Roy Young

No. 46
- Position: Offensive lineman

Personal information
- Born: September 11, 1917 Abbeville, Louisiana, U.S.
- Died: May 5, 1987 (aged 69) Scottsdale, Arizona, U.S.
- Listed height: 6 ft 2 in (1.88 m)
- Listed weight: 215 lb (98 kg)

Career information
- College: Texas A&M
- NFL draft: 1938: 7th round, 59th overall pick

Career history
- Washington Redskins (1938);

Awards and highlights
- First-team All-SWC (1936); Second-team All-SWC (1937);

Career NFL statistics
- Games played: 9
- Games started: 1
- Stats at Pro Football Reference

= Roy Young (American football) =

American football player (1917–1987)

Roy O. Young (September 11, 1917 - May 5, 1987) was an American professional football offensive lineman in the National Football League (NFL) for the Washington Redskins.

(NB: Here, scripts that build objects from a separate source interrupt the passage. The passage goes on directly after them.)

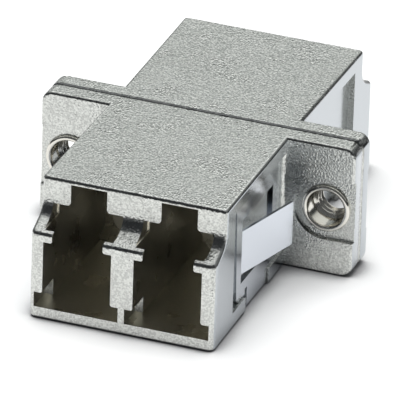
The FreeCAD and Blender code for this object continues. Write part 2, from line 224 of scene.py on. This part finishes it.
# The metals: each pair of colours is the darker and the lighter end of its clouding.
# Painted light by facing: the fronts are painted darker and the tops lighter.
FRONT_PAINTED_SHADE_GROUND = (0.47, 0.48, 0.46, 1), (0.52, 0.525, 0.505, 1)
# Painted highlight: the specks' bright colour is painted glints, brighter on the tops than the fronts.
FRONT_PAINTED_GLINTS = (0.67, 0.68, 0.65, 1)
TOP_PAINTED_LIGHT_GROUND = (0.50, 0.52, 0.50, 1), (0.57, 0.585, 0.565, 1)
TOP_PAINTED_GLINTS = (0.95, 0.96, 0.93, 1)
# Painted reflection: the sides' bluish colour stands in for what their smooth faces reflect.
SIDE_PAINTED_REFLECTION = (0.46, 0.485, 0.51, 1)
# Painted dark reflection on rounded edges and the webs' arcs, where faces turn from level to upright.
EDGE_PAINTED_DARK_REFLECTION = (0.07, 0.075, 0.08, 1)
EDGE_DARK_REFLECTION_SHARE = 0.8
# Painted light: the port walls get their own lighter, warmer copy of the nickel's colour, tuned for the
# shade inside the ports.
PORT_PAINTED_LIGHT_COLOURS = (0.68, 0.655, 0.57, 1), (0.78, 0.755, 0.67, 1)
STRIP_COLOURS = (0.56, 0.59, 0.64, 1), (0.62, 0.645, 0.69, 1)
BRASS_PLATE_COLOURS = (0.66, 0.64, 0.58, 1), (0.74, 0.72, 0.67, 1)
ZIRCONIA_COLOURS = (0.84, 0.82, 0.76, 1), (0.90, 0.89, 0.85, 1)
CASTING_RELIEF = 0.05 * MM
FRONT_RELIEF = 0.8
TOP_RELIEF = 1.5
SIDE_RELIEF = 0.1
SIDE_ROUGHNESS = 0.16
MIDDLE = (0.3, 0.7)


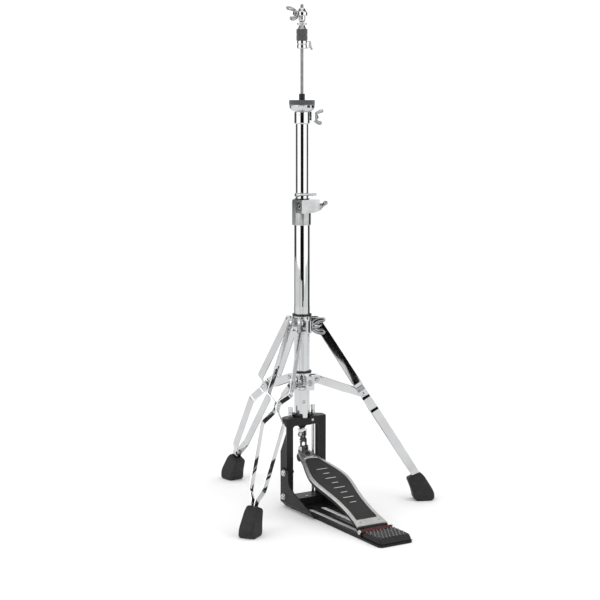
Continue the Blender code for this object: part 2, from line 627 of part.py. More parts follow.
def foot(name):
    """Rubber foot, flat on the floor, with a pocket for the two strip ends."""
    prof = [(0.2400, 0.0), (0.2735, 0.0), (0.2785, 0.0040), (0.2785, 0.0150), (0.2740, 0.0245), (0.2575, 0.0510),
            (0.2475, 0.0590), (0.2225, 0.0475), (0.2215, 0.0440), (0.2310, 0.0200), (0.2345, 0.0045)]
    rings = []
    for y, k in ((-1.0, 1), (-0.80, 0), (0.80, 0), (1.0, 1)):
        ring = []
        for x, z in prof:
            hw = 0.0125 + 0.0050 * (1 - z / 0.059)
            cx, cz = 0.2520, 0.026
            ring.append((x + (cx - x) * 0.13 * k - LEG_PIVOT_R, y * hw, (z + ((cz - z) * 0.10 * k if z > 0.001 else 0.0012 * k)) - LEG_PIVOT_Z))
        rings.append(ring)
    ob = loft(name, rings, "rubber")
    # pocket along the leg direction
    t0, t1 = 0.3700, 0.3925
    hw = STRIP_W / 2 + 0.0006
    hy = 0.0042 + STRIP_T / 2 + 0.0018
    ring = []
    rings = []
    for t in (t0, t1):
        rings.append([(LEG_D[0] * t + LEG_N[0] * hw * s, hy * q, LEG_D[1] * t + LEG_N[1] * hw * s)
                      for s, q in ((-1, -1), (1, -1), (1, 1), (-1, 1))])
    pocket = loft("p", rings)
    cut(ob, pocket)
    return ob


PHI = math.acos(BRACE_T * math.sin(LEG_ANGLE) / math.hypot(
    BRACE_T * math.sin(LEG_ANGLE), LEG_PIVOT_Z - BRACE_T * math.cos(LEG_ANGLE) - BRACE_PIVOT_Z))
BRACE_LEN = math.hypot(BRACE_T * math.sin(LEG_ANGLE), LEG_PIVOT_Z - BRACE_T * math.cos(LEG_ANGLE) - BRACE_PIVOT_Z)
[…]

He played college football at Texas A&M University and was drafted in the seventh round of the 1938 NFL draft. While playing with the Texas A&M Aggies, Young was named to the All-Southwest Conference team in 1936 and 1937. After playing for the Redskins for 1938, he retired from football and became a professional boxer.

After retiring from sports, Young became a doctor and moved to Scottsdale, Arizona. He died on May 5, 1987.